Appellee argues that the judgment became final when rendered and cannot be retried or overruled, citing Johnson v. Jones, 58 Kan. 745, 51 Pac. 224, and Moore v. McPherson, 106 Kan. 268, 187 Pac. 884. Both were foreclosure cases. Personal service of summons. *548was had upon the defendant in the first case and the judgment was rendered against the defendants, some of them by default. One of them, against whom judgment was rendered by default, nearly a year later made application to file an answer and cross petition, which was allowed over the objection of the plaintiff, and when the answer and cross petition was filed, alleging facts which could have been alleged earlier in a proper defense, a motion to strike was overruled and it was held:

“So long as the judgment stands, the defendant has no right to file answers raising issues finally determined by the judgment, and the court has no power to retry them.” (Syl. If 3.)

The second case above cited was an independent action to set aside confirmation of sheriff’s sale, and it was there held:

“When a mortgage on real property is foreclosed, and the property sold, and the sale confirmed, such confirmation cannot be vacated nor the sale set aside after the term at which the judgment of confirmation was rendered, except in accordance with the civil code.” (Syl. If Í.)

In neither action was resort had to a motion in the same action to correct the judgment or to a petition for new trial.

It was held in Martens v.
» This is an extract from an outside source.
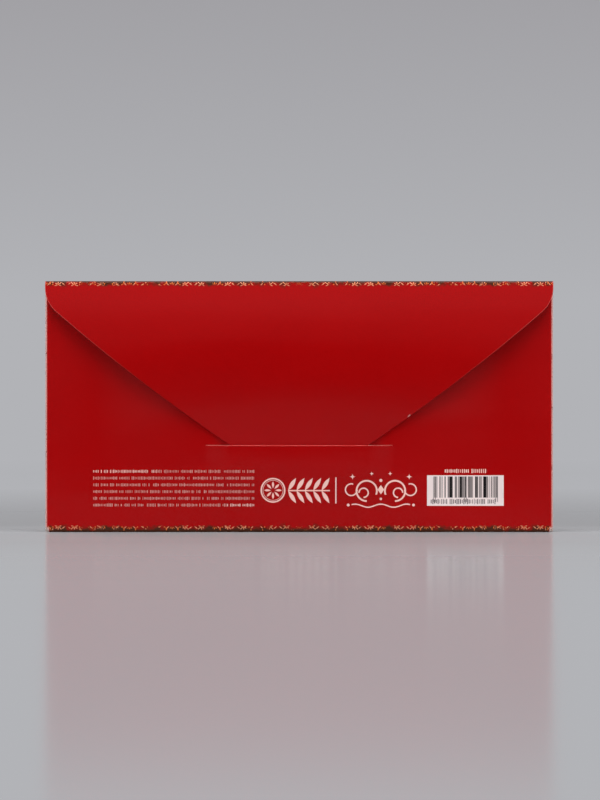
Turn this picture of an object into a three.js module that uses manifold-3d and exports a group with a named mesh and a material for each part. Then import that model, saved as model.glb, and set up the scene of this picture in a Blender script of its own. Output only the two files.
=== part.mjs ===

Green, 113 Kan. 142, 213 Pac. 642, that this court has a right to consider motions and petitions for new trial on account of irregularities in the proceedings and judgment after final judgment has been rendered and when the trial court fails to regard them as irregularities under R. S. 60-3007.

We therefore conclude because the mortgage was renewed and extended, that it was not a purchase-money mortgage, and because of the failure to publish the notice of sheriff’s sale in all the weekly publications of the paper until the date of sale, the orders and judgments of confirmation and fixing of period of redemption must be reversed and the cause remanded for further proceedings in accordance with the views herein expressed. It is so ordered.